You then get to check the drawings, which are normally hilarious and elicit squeals of laughter. Choose the picture that is most accurate to what you have said. (If you are doing this in teams, award the team the winning persons points)
I find this can be done as a stand-alone activity that if done correctly normally takes 30 minutes from start to finish.
Truth or Dare.
This is an old favorite that is easy to play and can be a bit more “risque” for mature students. The rules of the game are as follows.
How To Play The Game.
Players take turns asking one another “Truth or dare?” If they choose truth, they have to answer a question of the asker’s choosing. If they choose dare, the asker dares them to do something rather than make a confession. Below are some ideas for “Truth or dare”. You can find many more “Truth or Dare” questions “HERE“
1. What was your most recent lie?
2. Describe your most embarrassing moment to date.

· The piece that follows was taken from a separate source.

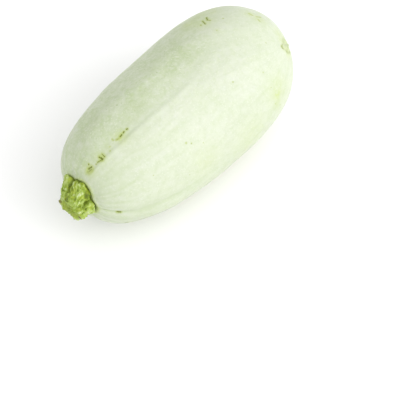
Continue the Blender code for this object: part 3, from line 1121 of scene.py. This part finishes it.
def lobe_place(share, turn):
    """Angles from the lobe's middle and from the furrow beside it, and a value for each lobe."""
    even = even_turn(turn) + LOBE_TWIST * share - LOBE_FIRST_TURN
    step = 2 * np.pi / LOBE_COUNT
    off_lobe = (even + step / 2) % step - step / 2
    number = np.round(even / step) % LOBE_COUNT
    return off_lobe, step / 2 - np.abs(off_lobe), np.sin(2.4 * number + 0.7)


def band(form, share, own):
    height, place, shift, length = form
    return height * bell(share - place - shift * own, length)


def stem_relief(first, share, turn):
    """Height over the plain side of the stem, and its tone, with painted shade in furrows, pits and
    the crevice at the foot, and painted highlight on raised ribs, knobs and knuckles.
    """
    off_lobe, off_furrow, own = lobe_place(share, turn)

    # Ribs of each lobe, swirling a little, and the waves and knobs of dried flesh
    swirl = off_lobe + RIB_SWIRL * (share - 0.3) + lumps(first, RIB_WANDER)
    ridge = np.abs(np.cos(RIBS_PER_LOBE * LOBE_COUNT * swirl)) ** 0.8
    ribs = RIB_HEIGHT * (2 * ridge - 1) * (0.8 + lumps(first, RIB_UNEVEN))
    knobs = lumps(first, *KNOBS)

    # Pits in the furrows, a knuckle of each lobe by the foot, a waist, and a crevice at the foot
    relief = (ribs + knobs) * smooth_step(0.0, 0.08, share)
    pit_depth = (PIT_DEPTH + PIT_UNEVEN * own) * bell(off_furrow, PIT_WIDTH)
    relief -= pit_depth * band(PIT, share, own)
    relief -= band(WAIST, share, own) + band(CREVICE, share, own)
    relief += band(KNUCKLE, share, own) * np.cos(off_lobe) ** 4

    # Tone: painted shade in the furrows and the crevice at the foot, and painted highlight and
    # shade following the height of ribs, knobs and knuckles
    furrow_shade = bell(off_furrow, FURROW_SHADE_WIDTH)
    tone = TONE - 0.35 * furrow_shade
    tone += LIGHT_AND_SHADE_PER_RIB_HEIGHT * ribs + LIGHT_AND_SHADE_PER_KNOB_HEIGHT * knobs
    tone += band(KNUCKLE_TONE_AND_HIGHLIGHT, share, own) * (1 - furrow_shade) + band(FOOT_CREVICE_SHADE, share, own)

    # Ridges and pits placed one by one
    for start, end, half_width, height, lighter in STEM_FEATURES:
        off = distance_to_line(first, stem_place(*start), stem_place(*end))
        shape = bell(off, half_width * MILLIMETRE)
        relief += height * MILLIMETRE * shape
        tone += lighter * shape
    return relief, tone


def dried_tips(share, turn):
    """Where the dried tips of some lobes stand out at the cut end."""
    tips = np.zeros(share.shape)
    for tip_share, degrees, size in DRY_TIPS:
        spread = bell(angle_between(turn, math.radians(degrees)), TIP_WIDTH)
        tips = np.maximum(tips, size * spread * bell(share - tip_share, TIP_LENGTH))
    return tips


def cut_face(edge, turn):
    """Rings from the edge of the cut to its middle, their share of the way, tone and bundles. The
    tone is lighter where the rough face stands up and darker in its hollows, as painted light and
    shade.
    """
    middle = edge.mean(axis=0)
    inward = np.linspace(0, 1, CUT_FACE_RINGS + 1)[1:, None]
    cut = edge + (middle - edge) * inward[..., None]
    level = middle[0] + (edge[:, 0] - middle[0]) * (1 - smooth_step(0, 0.7, inward))
    rough = lumps(cut, *CUT_ROUGHNESS)
    cut[..., 0] = level + PITH_HOLLOW * smooth_step(0.45, 0.90, inward)
    cut[..., 0] += rough * smooth_step(0, 0.15, inward)
    cut[-1] = cut[-1].mean(axis=0)
    bundles = bell(inward - BUNDLES_AT, 0.12) * (0.5 + 0.5 * np.cos(BUNDLES * turn))
    tone = CUT_TONE + CUT_LIGHT_AND_SHADE_PER_HEIGHT * rough + 0.25 * bundles
    return cut, inward, tone, bundles


def make_stem():
    turn = np.linspace(0, 2 * np.pi, STEM_SEGMENTS, endpoint=False)[None, :]
    side = np.sin(np.linspace(0, np.pi / 2, SIDE_RINGS))[:, None]
    share, round_it = np.broadcast_arrays(side, turn)
    plain = stem_radius(share, round_it)
    first = stem_side(share, round_it, plain)
    relief, tone = stem_relief(first, share, round_it)
    tips = dried_tips(share, round_it)
    points = stem_side(share, round_it, plain + relief + TIP_HEIGHT * tips)
    points[..., 0] -= TIP_REACH * tips
    points[..., 0] += smooth_step(0.6, 1.0, share) * lumps(first, EDGE_UNEVEN)

    under_share = np.linspace(0, 1, UNDERSIDE_RINGS + 1)[:-1, None]
    under = stem_underside(*np.broadcast_arrays(under_share, turn))
    under[0] = under[0].mean(axis=0)
    cut, inward, cut_tone, bundles = cut_face(points[-1], turn)

    none_under = np.zeros(under.shape[:2])
    rounding = np.clip((share - ROUNDED_FROM) / (1 - ROUNDED_FROM), 0, 1)
    cut_colour = smooth_step(0.0, 0.25, inward) + 0 * turn
    lay = round_axis(share * STEM_LENGTH, STEM_LAY_RADIUS, round_it)
    dry = (none_under, TIPS_DRY * tips + 0.08 * rounding, 0.12 + 0.25 * bundles)
    masks = {
        "tone": np.concatenate([none_under, tone, cut_tone]),
        "dry": np.concatenate(dry),
        "cut": np.concatenate([none_under, 0 * share, cut_colour]),
        "lay": np.concatenate([under, lay, cut]),
    }
    grid = bend_and_set_down(np.concatenate([under, points, cut]))
    return closed_mesh("marrow_stem", grid, masks, stem_look())


def make_floor():
    half = 3.0
    mesh = bpy.data.meshes.new("studio_floor")
    corners = [(-half, -half, 0), (half, -half, 0), (half, half, 0), (-half, half, 0)]
    mesh.from_pydata(corners, [], [(0, 1, 2, 3)])
    look = Look("studio_floor")
    tone = look.mix(look.clouds(3, 2, 0.5, 0.3, 0.7), *FLOOR_GREYS)
    look.set(Base_Color=tone, Roughness=0.9, Specular_IOR_Level=0.1)
    mesh.materials.append(look.material)
    floor = bpy.data.objects.new("studio_floor", mesh)
    bpy.context.scene.collection.objects.link(floor)
    return floor


def make_camera():
    level = math.cos(CAMERA_ELEVATION)
    across, ahead = math.sin(CAMERA_AZIMUTH), math.cos(CAMERA_AZIMUTH)
    back = Vector((across * level, -ahead * level, math.sin(CAMERA_ELEVATION)))
    right = Vector((ahead, across, 0))
    up = back.cross(right)
    data = bpy.data.cameras.new("camera")
    data.lens = FOCAL_LENGTH
    data.sensor_width = SENSOR_WIDTH
    data.clip_start, data.clip_end = 0.05, 20
    camera = bpy.data.objects.new("camera", data)
    camera.location = CAMERA_TARGET + back * CAMERA_DISTANCE
    camera.location += right * CAMERA_RIGHT + up * CAMERA_UP
    camera.rotation_euler = (math.pi / 2 - CAMERA_ELEVATION, 0, CAMERA_AZIMUTH)
    bpy.context.scene.collection.objects.link(camera)
    bpy.context.scene.camera = camera


def make_light():
    """A white room whose walls and ceiling glow softly, some sides more than others."""
    world = bpy.data.worlds.new("studio")
    world.use_nodes = True
    nodes = Nodes(world.node_tree)
    direction = nodes.node("TexCoord").outputs["Generated"]
    total = EVEN_GLOW
    for side, tightness, strength in GLOWS:
        towards = Vector(side).normalized()
        facing = nodes.vector_math("DOT_PRODUCT", direction, towards, "Value")
        glow = nodes.math("POWER", nodes.math("MAXIMUM", facing, 0.0), tightness)
        total = nodes.scaled(glow, strength, total)
    background = world.node_tree.nodes["Background"]
    nodes.put(background.inputs["Strength"], total)
    nodes.put(background.inputs["Color"], (1.0, 1.0, 1.0))
    bpy.context.scene.world = world


def main():
    skin = make_skin()
    stem = make_stem()
    for piece, node, slot in ((skin, "fruit", "skin"), (stem, "stem", "stem")):
        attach(piece, "root")
        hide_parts(node)
    make_floor()
    make_camera()
    make_light()
    settings = bpy.context.scene.view_settings
    settings.view_transform = "Standard"
    settings.look = "None"


main()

3. Mention a person you claimed to like but couldn’t stand.
4. Have you ever lied to your wife or husband?
5. have you ever peed in a pool?
1. Lick your elbow.
2. Do a 3-minute “plank”
3. Eat a raw egg.
4. Spin around 10 times and try to walk straight.
5. Bark like a dog for 1 minute.
When choosing your “Dare”, make sure you don’t do anything culturally insensitive.
Two Truths and a Lie.
Students can be split into teams and are then asked to write down 2 things that are true about themselves and 1 thing that is a lie.
The students then take turns reciting one of the statements they have written. Their opponent then has to guess whether the statement is a lie or the truth.
I use this game for the weaker students as it is easy to follow and put into practice.
There are many different games you can modify for the classroom from standard games such as “beer pong”, “Countdown”, “Jeopardy” and “Taboo” amongst others. All these games can be used in the Adult classroom with a bit of tweaking. The effort that you put into making your lessons more enjoyable will be rewarded by the students’ happiness in attending your lessons.
Benefits of Using ESL Games for Adults.
Any educational program benefits from including games in the classroom. Benefits include improved student engagement and novel approaches to engaging all types of learners.
- Fostering social-emotional learning, activities offer chances to practice critical thinking.
- A change from the typical language-learning schedule.
- Encouraging and testing students as they add variety to a session.
- Through the creation of a believable incentive to use the target language, games also boost motivation.
- Giving students practice in speaking, writing, listening, and reading as these activities help to establish meaningful contexts for language usage.
- They also promote the use of language in a natural and creative way.
Because games are viewed as a “fun activity” you can achieve a lot without the students realizing they are learning at the same time. And a great additional benefit is it helps build rapport with your students, so make an effort and take the time to use games in the adult classroom. Both you and your students will be glad you did.